As a new transplant to the south, I feel like I need to educate myself in southern cuisine! I got this amazing cookbook, the Lee Bros. Southern Cookbook, written by two southern expatriates now living in NYC. There aren't as many options for vegetarians, but the idea of savory waffles has always intrigued me. On a road trip through the south, I can guarantee you will count more Waffle Houses than anything else, after all.

Creamed Mushrooms on Cornmeal Waffles
from The Lee Bros. Southern Cookbook

For the creamed mushrooms:
2 tbsp unsalted butter
1 1/2 tbsp all-purpose flour
1 small yellow onion, finely chopped
2 tbsp extra-virgin olive oil
6 oz shiitake mushrooms, trimmed and roughly chopped (about 2 cups) - I subbed white mushrooms
6 oz portobello mushrooms, trimmed and roughly chopped (about 2 cups)
1 tsp chopped fresh thyme or tarragon
2 tbsp Madeira or dry sherry (optional)
1 tsp salt, plus more to taste
1 cup heavy cream

For the cornmeal waffles:
1 cup stone-ground cornmeal
1/2 cup all-purpose flour
1/2 tsp kosher salt
1/2 tsp baking soda
1 tsp baking powder
1 tsp sugar
1 3/4 cups whole or low-fat buttermilk
4 tbsp unsalted butter, melted
2 large eggs

1. Start by preparing the mushrooms. In a 12-inch skillet or saute pan, melt the butter over medium heat until frothy, about 1 minute. Add the flour, whisking to break down any lumps, and when the flour is well incorporated, add the onion. Cook the onion until soft and translucent but not yet browning, about 5 minutes. Add the olive oil, mushrooms, thyme, Madeira, and salt and cook until the mushroms have darkened and released some of their liquid, about 3 minutes. Add the cream and stir to distribute it throughout the pan. Once the cream begins to simmer gently, cook until it takes on some of the mushrooms' color - a rich beige hue - about 3 minutes. Remove from the heat.

2. While the mushrooms are cooking, preheat the oven to 225 degrees. Place a rack in the middle.

3. Sift the dry waffle ingredients together into a bowl. In a separate bowl, whisk the wet waffle ingredients together. Add them to the dry ingredients and whisk until thoroughly blended.

4. Ladle the batter onto a hot buttered waffle iron (a 4x4 inch iron will require 1/2 cup batter) and cook 8 minutes, or until the outside is crisp and golden brown. As the waffles come off the iron, place them in a single layer on the oven rack so they stay warm and crisp.
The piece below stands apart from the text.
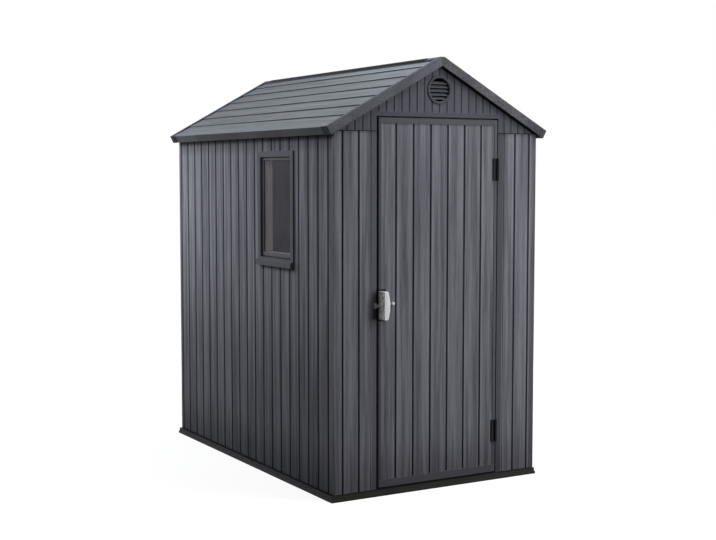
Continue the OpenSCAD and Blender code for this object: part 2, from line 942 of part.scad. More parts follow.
// Slim lever rising to a round knob, lying on the door beside the handle plate
module latch_lever() {
    arm_h = 8;
    arm_t = 5;
    arm_rise = 6;
    knob_out = 14;
    lift = 5;
    color(silver)
        translate([plate_x1, front_y + plank_set, handle_z + lift])
            union() {
                rotate([90, 0, 0])
                    linear_extrude(arm_t)
                        polygon([
                            [0, -arm_rise - arm_h / 2], [lever_len, -arm_h / 2],
                            [lever_len, arm_h / 2], [0, arm_h / 2 - arm_rise]
                        ]);
                translate([lever_len, 0, 0])
                    rotate([90, 0, 0])
                        cylinder(r = knob_r, h = knob_out);
            }
}

// Keeper on the left jamb: a small plate and a pierced round lug
module latch_keeper() {
    keeper_h = 24;
    keeper_t = 2;
    keeper_in = 2;
    keeper_w = 14;
    inner_x = opening_half + keeper_in;
    outer_x = inner_x + keeper_w;
    lug_t = 5;
    lug_r = 7;
    lug_out = 13;
    eye_r = 3;
    color(silver)
        translate([0, front_y, handle_z - lug_r / 2])
            union() {
                translate([0, 0, -keeper_h / 2])
                    linear_extrude(keeper_h)
                        polygon([
                            [-outer_x, jamb_depth(outer_x)], [-inner_x, jamb_depth(inner_x)],
                            [-inner_x, -keeper_t], [-outer_x, -keeper_t]
                        ]);
                difference() {
                    union() {
                        translate([-inner_x - lug_t, -lug_out, -lug_r])
                            cube([lug_t, lug_out, 2 * lug_r]);
                        translate([-inner_x - lug_t, -lug_out, 0])
                            rotate([0, 90, 0])
                                cylinder(r = lug_r, h = lug_t);
                    }
                    translate([-inner_x - lug_t - eps, -lug_out, 0])
                        rotate([0, 90, 0])
                            cylinder(r = eye_r, h = lug_t + 2 * eps);
                }
            }
}

floor_front();
floor_back();
front_wall_left();
front_wall_right();
left_wall_front();
left_wall_back();
right_wall_front();
right_wall_back();
back_wall_left();
back_wall_right();
front_gable();
back_gable();
front_vent();
back_vent();
roof_left();
roof_right();
ridge_cap();
ridge_beam();
front_barge_left();
front_barge_right();
back_barge_left();
back_barge_right();
window_casing();
window_frame();
window_pane();
window_lining();
upper_hinge_frame();
lower_hinge_frame();
latch_keeper();
door_panel();
upper_hinge_leaf();
lower_hinge_leaf();
handle_plate();
handle_grip();
latch_lever();
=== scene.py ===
# %% [markdown]
# # A garden shed of moulded planks
# The shed is about 1.9 m long: blow-moulded wall panels with a plank pattern, a roof of
# lapped boards, one door, one side window and a round louvred vent in each gable.
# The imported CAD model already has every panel, groove, hinge and bargeboard in place, so
# this script leaves those shapes alone. It adds what the CAD leaves out: the finish of
# every piece, a pull grip with the rounded corners of a casting, and the light.

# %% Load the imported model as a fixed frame
import math

import bpy
import numpy as np
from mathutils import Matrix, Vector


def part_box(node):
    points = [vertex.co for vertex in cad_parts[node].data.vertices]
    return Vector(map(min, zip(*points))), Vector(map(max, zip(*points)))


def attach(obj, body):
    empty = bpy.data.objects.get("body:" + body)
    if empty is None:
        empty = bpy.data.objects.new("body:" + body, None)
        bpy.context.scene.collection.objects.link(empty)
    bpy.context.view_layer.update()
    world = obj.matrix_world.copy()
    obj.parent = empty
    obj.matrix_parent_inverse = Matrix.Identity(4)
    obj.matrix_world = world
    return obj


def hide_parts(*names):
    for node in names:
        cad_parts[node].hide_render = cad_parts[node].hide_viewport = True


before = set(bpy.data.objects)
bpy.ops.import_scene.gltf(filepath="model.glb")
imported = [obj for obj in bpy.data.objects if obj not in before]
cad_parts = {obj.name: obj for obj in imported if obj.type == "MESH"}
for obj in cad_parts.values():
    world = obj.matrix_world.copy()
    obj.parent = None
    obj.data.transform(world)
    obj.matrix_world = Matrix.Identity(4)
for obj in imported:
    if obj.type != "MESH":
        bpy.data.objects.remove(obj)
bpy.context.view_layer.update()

# %% [markdown]
# ## Places
# Every place below comes from the boxes of CAD nodes, in metres. X runs across the front,
# Y from the front to the back, Z up. Small sizes of mouldings, such as the plank pitch,
# are design sizes of the shed and are written here once.

# %% Main planes of the shed
MM = 0.001


def low(node):
    """Lowest corner of a CAD node's box, as x, y, z."""
    return [float(v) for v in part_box(node)[0]]


def high(node):
    """Highest corner of a CAD node's box, as x, y, z."""
    return [float(v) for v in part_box(node)[1]]


front_y = low("front_wall_left")[1]
back_y = high("back_wall_left")[1]
half_span = high("right_wall_front")[0]
base_top = high("floor_front")[2]
seam_z = high("front_wall_left")[2]
gable_y = low("front_gable")[1]
door_half = high("door_panel")[0]
door_foot = low("door_panel")[2]
door_head = high("door_panel")[2]
roof_edge = high("front_barge_right")[0]
ridge_z = high("ridge_cap")[2]
wall_depth = back_y - low("back_wall_left")[1]
print("front wall at", round(front_y, 4), "seam at", round(seam_z, 4),
      "ridge at", round(ridge_z, 4), "wall", round(wall_depth, 4))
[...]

5. When creamed mushrooms are cooked and the waffles are ready, ladle the mushrooms over the waffles and serve immediately.

For 4 people

This is delicious, and I would definitely make it again!

Saturday, January 17, 2009

Black Bean Chili with Cilantro Pesto

From Jenny Also Cooks

It is cold outside, and what is better than a nice bowl of something hearty and warm? I have made many recipes from Vegan Planet, which is still my favorite vegan cookbook, but I was stuck on the backyard barbecue chili because it has become such a favorite in our household. I decided to try one of the other chili recipes in the book and was not disappointed!

This chili is flavorful without the cilantro pesto, but I would urge you to take the extra two minutes it takes to make the pesto - it perks up every bite of the chili, and adds such depth of flavor. I also served it with sour cream which would make it no longer vegan, in case you're keeping track.

Black Bean Chili with Cilantro Pesto
from Vegan Planet

1 tbsp olive oil
1 large onion, chopped
1/3 cup chopped celery
2 garlic cloves, minced
One 6-oz can tomato paste
One 14.5-oz can plum tomatoes, drained and chopped
2 tbsp chili powder
1/2 tsp ground cumin
2 cups water
Salt and freshly ground black pepper
1 tbsp fresh lemon juice
3 cups cooked or two 15-oz cans black beans, drained and rinsed
1/3 cup Cilantro Pesto (recipe follows)

1. Heat the olive oil in a large pot over medium heat. Add the onion, celery, and garlic. Cover and cook until softened, about 5 minutes. Add the tomato paste, tomatoes, chili powder, cumin, water, and salt and pepper to taste. Reduce the heat to low and simmer for 30 minutes.
2. Add the lemon juice and beans and simmer for about 15 minutes. Taste and adjust the seasonings. Just before serving, swirl in the pesto.

Serves 6

Cilantro Pesto

1 cup tightly packed fresh cilantro leaves
1/4 cup raw almonds (I used cashews)
2 large garlic cloves, peeled
1/2 tsp salt
1/4 cup olive oil

Combine the cilantro, almonds, garlic, and salt in a food processor and process until smooth. With the machine running, add the olive oil through the feed tube and process into a smooth paste. Store, tightly covered, in the refrigerator with a thin layer of olive oil on top to prevent discoloration.

Makes about 1 cup (hmm, not hardly, but enough for the chili)

Friday, January 16, 2009

Undecided blogger

Welcome to my newest cooking blog! I am still trying to post weekly in JennyBakes, have finished the challenge for Nathaniel Sauce, and abandoned 52 Veggie several years ago.

I was torn. Part of me wanted to do all vegan, because I like to cook vegan and have a bunch of vegan cookbooks that I've made little out of. Another part of me wanted to blog my southern cooking adventures, but there are already blogs that do that. So this is just for me. Whatever I experiment with that isn't baking goes here. Tada!